Por su parte, la Universidad de Carolina registró ya 36 países donde la extracción indiscriminada de áridos está destruyendo todo a su alcance, playas, arrecifes, barreras de coral... lo que ven.

Nadie es inocente. Como en cualquier diluvio importante, poco tardaron en aparecer los vendedores de pilotines y paraguas. Pero tampoco ellos consiguen parar la lluvia.

Grandes empresas de ingeniería dedicadas específicamente a la recuperación de playas, ofrecen costosos sistemas de bombeo que actúan contra el propio suelo submarino de la costa que allí van a salvar. Así salen las cosas.

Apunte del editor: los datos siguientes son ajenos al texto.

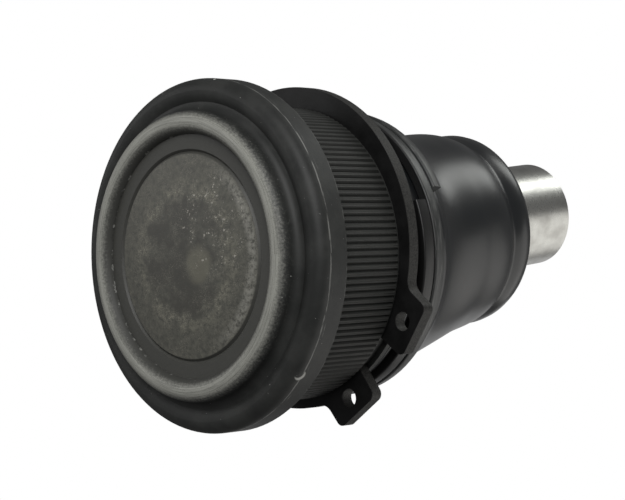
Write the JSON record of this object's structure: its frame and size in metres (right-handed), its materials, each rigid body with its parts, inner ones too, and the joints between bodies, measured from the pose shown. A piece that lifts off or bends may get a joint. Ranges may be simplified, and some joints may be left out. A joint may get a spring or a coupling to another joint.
{
  "type": "suspension ball joint",
  "caption": "Press-in suspension ball joint: a knurled steel housing with a flange and a crimped cover, a snap ring, a rubber dust boot and a plain pinch stud that swings and spins.",
  "frame": {"origin": "centre of the ball, on the knurled body's axis", "axes": "+Z along the housing axis towards the stud; +X is the axis of the first swing; at rest the stud leans 5.7 degrees about -X and 2.3 degrees about -Y"},
  "size_m": [0.0539, 0.0536, 0.0826],
  "materials": {
    "black_steel": "satin black oxide",
    "cover_steel": "matte, mottled",
    "bearing_plastic": "matte",
    "spring_steel": "tempered",
    "ring_steel": "satin black",
    "clamp_steel": "satin black",
    "boot_rubber": "smooth, glossy",
    "insert_steel": "dull",
    "stud_steel": "turned and ground"
  },
  "bodies": {
    "housing": {"housing": "black_steel", "end_cover": "cover_steel", "upper_bearing": "bearing_plastic", "lower_bearing": "bearing_plastic", "disc_spring": "spring_steel", "boot_clamp_ring": "clamp_steel"},
    "snap_ring": {"snap_ring": "ring_steel"},
    "boot": {"dust_boot": "boot_rubber"},
    "boot_collar": {"boot_lip_insert": "insert_steel"},
    "stud": {"ball_stud": "stud_steel"}
  },
  "joints": [
    {"name": "swing_x", "type": "hinge", "parent": "housing", "child": "boot", "pos_m": [0, 0, 0], "axis": [1, 0, 0], "range_deg": [-11.8, 23.2], "deforming": ["dust_boot"]},
    {"name": "swing_y", "type": "hinge", "parent": "boot", "child": "boot_collar", "pos_m": [0, 0, 0], "axis": [0, 0.9951, -0.0993], "range_deg": [-15.2, 19.8], "deforming": ["dust_boot"]},
    {"name": "stud_spin", "type": "hinge", "parent": "boot_collar", "child": "stud", "pos_m": [0, 0, 0], "axis": [-0.0401, 0.0992, 0.9943], "continuous": true},
    {"name": "snap_ring_lift_off", "type": "slide", "parent": "housing", "child": "snap_ring", "axis": [0, 0, 1], "range_m": [0, 0.06], "deforming": ["snap_ring"]}
  ]
}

Algunos los llaman “la industria de la ino­perancia” porque no sólo ese bombeo destruye el suelo y toda la vida submarina a su alcance, sino que aún no se registró un solo caso de playa recuperada por este procedimiento que el mar no se haya llevado de vuelta en muy pocos años.

Así y todo, en octubre del año pasado, la Secretaría de Medio Ambiente de España autorizó a la comunidad de Valencia a dragar más de 90 millones de metros cúbicos de arena del suelo submarino de sus propias costas, para así recuperar sus propias playas.

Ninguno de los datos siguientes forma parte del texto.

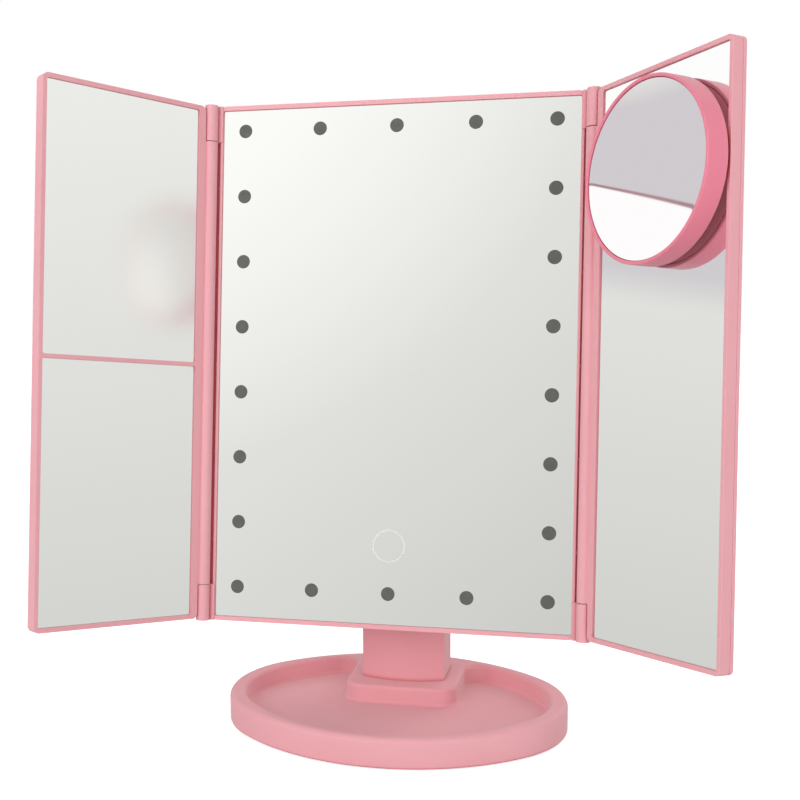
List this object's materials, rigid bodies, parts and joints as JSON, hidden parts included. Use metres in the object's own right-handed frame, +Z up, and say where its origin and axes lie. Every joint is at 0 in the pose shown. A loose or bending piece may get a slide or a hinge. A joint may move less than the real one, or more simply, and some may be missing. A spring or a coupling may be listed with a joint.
{
  "type": "trifold vanity mirror",
  "caption": "Lighted trifold mirror with folding wings and a pull-off round spot mirror, tilting on a short neck over an oval tray base, with a touch point in front and a battery box behind.",
  "frame": {"origin": "middle of the underside of the non-slip pad, on the table", "axes": "+Z up, the mirrors face -Y, +X to the right as seen from the front"},
  "size_m": [0.2856, 0.149, 0.2943],
  "materials": {
    "pink_plastic": "satin injection-moulded pink plastic",
    "hot_pink_plastic": "glossy moulded plastic, a warmer pink",
    "mirror_glass": "float glass silvered on its back",
    "spot_glass": "concave magnifying glass mirror",
    "light_window": "clear spot in the silvering, seen grey with the light off",
    "white_print": "thin white print on glass",
    "pad_rubber": "soft non-slip foam rubber",
    "cup_rubber": "clear soft vinyl suction cup",
    "white_plastic": "plain nylon washer",
    "black_plastic": "matt black moulding",
    "green_board": "green solder-resist on glass-fibre board",
    "white_board": "white solder-resist on glass-fibre board",
    "light_chip": "phosphor-filled light chip",
    "lead_cover": "insulated wire",
    "copper_foil": "copper foil and sprung contact",
    "cell_wrap": "plain shrink wrap on a battery cell",
    "steel": "zinc-plated steel"
  },
  "bodies": {
    "base": {"non_slip_pad": "pad_rubber", "base_cover": "pink_plastic", "base_tray": "pink_plastic", "cover_screws": "steel", "neck_foot_screws": "steel", "neck_front": "pink_plastic", "neck_back": "pink_plastic", "neck_screws": "steel", "tilt_axle": "steel", "tilt_washers": "white_plastic", "axle_nut": "steel"},
    "panel": {"front_frame": "pink_plastic", "centre_mirror": "mirror_glass", "light_windows": "light_window", "touch_ring": "white_print", "touch_pad": "copper_foil", "light_board": "white_board", "light_chips": "light_chip", "control_board": "green_board", "board_parts": "black_plastic", "battery_leads": "lead_cover", "port_board": "green_board", "charging_socket": "steel", "switch_body": "steel", "rear_housing": "pink_plastic", "housing_screws": "steel", "tilt_bracket": "pink_plastic", "bracket_screws": "steel", "battery_box": "pink_plastic", "battery_cells": "cell_wrap", "battery_contacts": "steel", "left_hinge_pins": "steel", "right_hinge_pins": "steel"},
    "left_wing": {"left_wing_frame": "pink_plastic", "left_wing_back": "pink_plastic", "left_upper_mirror": "mirror_glass", "left_lower_mirror": "mirror_glass"},
    "right_wing": {"right_wing_frame": "pink_plastic", "right_wing_back": "pink_plastic", "right_wing_mirror": "mirror_glass"},
    "spot_mirror_unit": {"spot_casing": "hot_pink_plastic", "spot_mirror": "spot_glass", "spot_back": "hot_pink_plastic", "suction_cup": "cup_rubber"},
    "battery_door": {"battery_door": "pink_plastic"},
    "switch_knob": {"switch_knob": "black_plastic"}
  },
  "joints": [
    {"name": "panel_tilt", "type": "hinge", "parent": "base", "child": "panel", "pos_m": [0, 0.014, 0.08], "axis": [-1, 0, 0], "range_deg": [-17.6, 82.4]},
    {"name": "left_wing_fold", "type": "hinge", "parent": "panel", "child": "left_wing", "pos_m": [-0.0865, -0.00895, 0.16882], "axis": [0, 0.1323, 0.9912], "range_deg": [-52, 128]},
    {"name": "right_wing_fold", "type": "hinge", "parent": "panel", "child": "right_wing", "pos_m": [0.0865, -0.00895, 0.16882], "axis": [0, -0.1323, -0.9912], "range_deg": [-52, 72]},
    {"name": "spot_mirror_pull", "type": "slide", "parent": "right_wing", "child": "spot_mirror_unit", "axis": [-0.788, -0.6103, 0.0814], "range_m": [0, 0.006]},
    {"name": "battery_door_lift", "type": "slide", "parent": "panel", "child": "battery_door", "axis": [0, 0.9912, -0.1323], "range_m": [0, 0.007]},
    {"name": "power_switch", "type": "slide", "parent": "panel", "child": "switch_knob", "axis": [1, 0, 0], "range_m": [0, 0.003]}
  ]
}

Y nadie es inocente. Ni las mafias, ni los Estados. Nada más que las carreteras que inevitablemente habrán de construir los gobiernos para gracia de sus pueblos insumen cantidades cósmicas de arena. Sin embargo, hay debates sobre el agotamiento del petróleo, del agua, de los bosques, de las selvas, de sus floras y sus faunas, pero de la arena nadie se acuerda. Como resulta gratis, resulta que no vale nada.

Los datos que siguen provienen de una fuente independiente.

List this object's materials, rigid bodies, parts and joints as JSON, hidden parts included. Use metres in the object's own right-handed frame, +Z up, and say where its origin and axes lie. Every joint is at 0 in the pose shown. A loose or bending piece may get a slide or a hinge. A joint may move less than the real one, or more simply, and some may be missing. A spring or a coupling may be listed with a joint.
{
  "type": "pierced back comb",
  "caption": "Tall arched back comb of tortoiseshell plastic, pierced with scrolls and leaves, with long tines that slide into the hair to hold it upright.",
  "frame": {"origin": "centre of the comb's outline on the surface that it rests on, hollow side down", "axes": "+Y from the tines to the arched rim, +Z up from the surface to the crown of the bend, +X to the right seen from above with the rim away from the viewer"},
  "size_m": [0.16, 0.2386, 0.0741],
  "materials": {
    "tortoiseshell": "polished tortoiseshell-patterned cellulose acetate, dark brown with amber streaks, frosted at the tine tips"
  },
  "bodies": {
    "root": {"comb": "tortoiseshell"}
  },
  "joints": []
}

Y ya no se trata, “apenas”, de la vida moderna tal y como la conocemos y vivimos, con su telefonía móvil, y sus pantallas de plasma, con sus heladeras, sus autos y sus casas. Ni se trata, “sólo”, de la importancia biológica esencial que suponen las playas, sus arrecifes y sus suelos submarinos. Ni siquiera el drama son los incontables paraísos que se pierden con cada playa consumida.

La bomba de tiempo, el peligro mayor, es que las playas son, además, y sobre todo, un hábitat que favorece la estabilidad física de las costas, y que como tal protege sus regiones interiores. Allí donde sucede la humanidad.

A propósito de esta amenaza, el informe del Pnuma insistía: “No se puede enfatizar suficientemente la importancia de estudiar y entender la dinámica de determinadas corrientes marinas antes de la construcción costera. Como ha sucedido en muchas áreas costeras, la construcción de espigones, malecones y diques suele ser más destructiva que constructiva para la formación de las playas. Cuando el hombre interviene en el proceso generativo de las playas y dunas se producen con frecuencia efectos desastrosos que afectan tanto el hábitat como el valor de los recursos destinados a impedir las inundaciones”.

De eso se trata, antes que nada. De una barricada imprescindible y, lo que es más grave, irreemplazable. Se trata de la sola valla de contención que desde el principio de los tiempos nos mantiene a salvo de la furia de los océanos. Cuando esa valla caiga, más tarde o más temprano toda la vida que conocemos será barrida por las aguas. Como un castillo de arena a la orilla del mar.